I converted SGD 20,000 into AUD at 1.273. I was planning to make some investment at ASX but eventually I gave up. When the time I finished currency conversion, both Telstra and New Zealand Airline up about 5%, but that is not the major reason I gave up. I realised that it is a totally different market with different characteristics, and it might take long time to get use to it. I gave up on Telstra is because that I realised that their business is facing strong headwinds, and they are trading at more than 2 times of its book value and 11x PE, and the share price is decreasing since years ago. It sounds like another ComfortDelgro (ASX Version), and after I read their Annual Report, I found no interest in their business. Maybe that's also the reason why I didn't buy Singtel (even though I had a feeling I can earn some kopi money last week).
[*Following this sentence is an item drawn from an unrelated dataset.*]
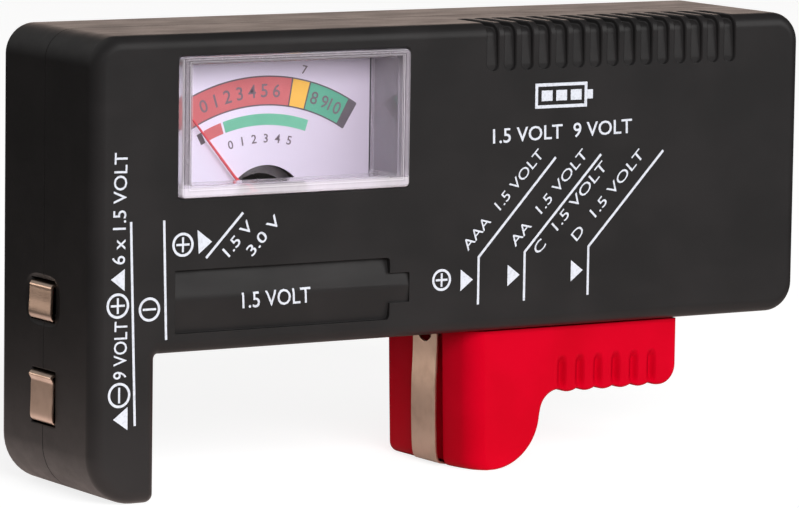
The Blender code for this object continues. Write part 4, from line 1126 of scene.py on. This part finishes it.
def needle():
    """Painted pointer with a hub and a tail, turned about the pivot to its left stop."""
    low, high = span("needle")
    rest = math.radians(-43.5)
    length = 17.2
    half_root, half_tip = 0.16, 0.1
    outline = [(-half_tip + NEEDLE_TIP_SHIFT, length), (half_tip + NEEDLE_TIP_SHIFT, length)]
    outline.append((half_root - NEEDLE_CRANK, 7.2))
    for start, end, root in ((math.pi / 2 - 0.4, -math.pi / 2 + 0.4, None), (0, 0, 0)):
        if root is None:
            for step in range(17):
                angle = start + (end - start) * step / 16
                outline.append((1.3 * math.cos(angle), 1.3 * math.sin(angle)))
    outline += [(half_root, -3.8), (-half_root, -3.8)]
    for step in range(17):
        angle = -math.pi / 2 - 0.4 - (math.pi - 0.8) * step / 16
        outline.append((1.3 * math.cos(angle), 1.3 * math.sin(angle)))
    outline.append((-half_root - NEEDLE_CRANK, 6.9))
    points = []
    for x, z in outline:
        points.append((x * math.cos(rest) + z * math.sin(rest) + PIVOT[0],
                       z * math.cos(rest) - x * math.sin(rest) + PIVOT[1]))
    pointer = loft([at_depth(points, y) for y in (low.y, high.y)])
    pointer = combined(pointer, "DIFFERENCE", turned_y(PIVOT[0], PIVOT[1], ((low.y - 1, 0.65), (high.y + 1, 0.65))))
    pointer = bevelled(pointer, 0.06)
    finish_piece("needle_pointer", pointer, MATERIALS["needle_red"], "movement", ("needle",))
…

I gave up on Air New Zealand even though the group earned good profit last year. According to IATA, 2017 might be the top 3 years that airlines can produce great profit. I calculated the fuel cost, and I will write another short review about it and SIA later. I found that the profit and dividend might not be sustainable, unless oil price will stay below 60 dollars permanently. I will keep this part of my funds in AUD first, and later convert back into SGD.
I also converted another SGD 20,000 into HKD. I was intended to use it to buy back Keong Hong, but I felt the weakness of the share price. I am planning to use these funds to buy BOC Aviation, and the reason of it is written in the last post.
As mentioned earlier I intend to buy back Keong Hong. I might be too greedy, as I am waiting for a lower price to enter again. Currently Keong Hong is trading at a low PE and at a discount of its book value. Hope I didn't make a wrong choice this time.
I still left around SGD 2,000 in my account. I am planning to buy daily certificate to short STI, as I found that currently banks valuation is abit high. I am also looking into daily certificate to short HSI too, as Tencent's valuation is very high and it accounts for more than 10% of HSI currently.
In conclusion, my short term plan is to wait for better entry to buy back Keong Hong, and use SGD 1,000 to buy 5X Short MSCI Singapore DLC and 5X Short HSI. I will buy BOC Aviation progressively too.
Thanks for reading.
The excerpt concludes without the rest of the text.